The Skoda Kodiaq isn't quite the bargain family SUV it once was but, well, that's inflation for you. It still represents value for money compared to competitors, though, especially when you consider the amount of kit you get as standard. For comparison, a Peugeot 5008 is priced from a little over £38,000, while the new Kia Sorento now starts from nearly £42,000.

It'll be a while before we see used examples of the latest Skoda Kodiaq filtering through

Standard equipment on the Skoda Kodiaq SE includes 18-inch Mazeno alloy wheels, LED front and rear lights, heated front seats and KESSY - keyless start/stop system. SE models come with Loft design selection as standard, along with a 13-inch satellite navigation touchscreen display, 10.25-inch Virtual Cockpit and tri-zone climate control. The SE model also comes with a range of safety systems as standard, including Front Assist with braking reaction to vehicles, pedestrians and cyclists, Blind Spot Detection with door exit warning and Front Cross Traffic Assist. SE models can be specified with five or seven seat layouts with the latter adding a variable boot floor to the standard specification.

The Skoda Kodiaq SE L adds 19-inch Rapeto alloy wheels, LED Matrix headlights with AFS (adaptive front light system), AWL (all weather lighting system) and all-weather light with cornering function.
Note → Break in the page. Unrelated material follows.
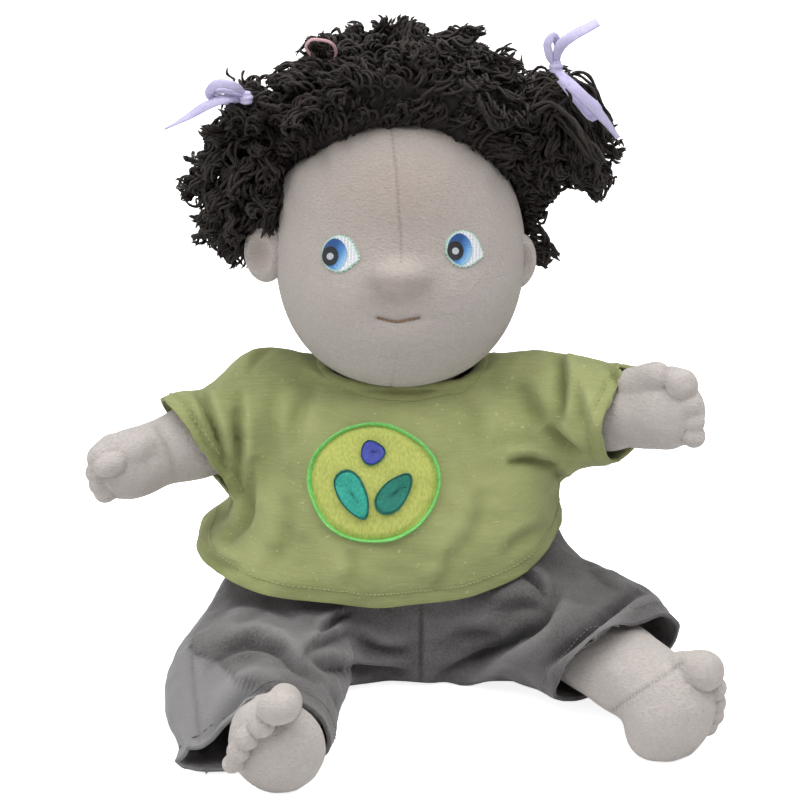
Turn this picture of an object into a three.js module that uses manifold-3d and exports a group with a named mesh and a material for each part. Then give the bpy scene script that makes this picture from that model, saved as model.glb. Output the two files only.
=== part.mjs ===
// A soft cloth doll, sitting: millimetres, X to its left, Y to its back, Z up, floor at Z = 0.
import * as THREE from 'three';
import { mergeVertices } from 'three/addons/utils/BufferGeometryUtils.js';
import Module from 'manifold-3d';

const wasm = await Module();
wasm.setup();

// Driving dimensions, in millimetres and degrees.
// The middle of the whole doll's outline lies at the origin, so all X and Y values here are
// moved by MIDDLE at the end.
const MIDDLE = [-1.59, -37.809];
const CLOTH = 2.0; // thickness of a layer of clothing with its lining and folds
const AIR = 0.3; // between two pieces that touch
const FINENESS = 0.22; // the surfaces keep to this

const HEAD_CENTRE = [0, 5, 178.5];
const HEAD_SIZE = [51.5, 49, 57]; // half width, half depth, half height
const HEAD_POWER = 2.3; // bluntness of the jaw
const HEAD_LEAN = 8; // the face looks up by this angle
const NECK_PIVOT = [0, 5, 144]; // inside the head, where the neck ends
const NECK_BALL = 15;
const NECK_RADIUS = 13;
const NECK_FOOT = 104;
const HEAD_ROOM = [3.6, 3.2]; // between the head and the trunk, sideways and under it

const TRUNK_TOP = 125;
const TOP_OF_HIPS = { left: 49.4, right: 41.2 }; // each leg turns under this height
const HEM_HEIGHT = { left: 59, right: 41.6 }; // of the shirt's lower edge at each side
const WAIST = 62; // upper edge of the trousers, under the shirt
const COLLAR_RADIUS = 29;
const COLLAR_BAND = 3.5;
const COLLAR_FOOT = 118.5;
const COLLAR_MIDDLE = 3;

const SHOULDER = [57, 2, 106];
const SHOULDER_BALL = 27; // outside of the sleeve's shoulder
const SOCKET = 0.6; // between that ball and its socket
const ARM_FORWARD = { left: 33, right: 24 }; // angle of each arm to the front
const ARM_LIFT = { left: 12, right: -13 }; // above and below level
const ARM_LOWERED = { left: [-24, -29, -34], right: [0, -5, -9] }; // paths cut for the sleeves
const CUFF_AT = { left: 47, right: 37 }; // from the shoulder's middle to the sleeve's edge
const CUFF_RADIUS = { left: 18.5, right: 20 };
const HAND_AT = 68;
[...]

SE L models also feature ecoSuite black design selection with perforated black artificial leather and real leather, electrically adjustable driver’s seat with memory function, electrically operated boot and keyless entry and start/stop system.

Ask the heycar experts: common questions

From launch, the Skoda Kodiaq SE is priced from £36,645, while the Kodiaq SE L starts from £40,205.
Orders are now open for the new Skoda Kodiaq with deliveries expected from summer 2024.
The new Skoda Kodiaq measures 4758mm long. That's 59mm longer than the previous Skoda Kodiaq.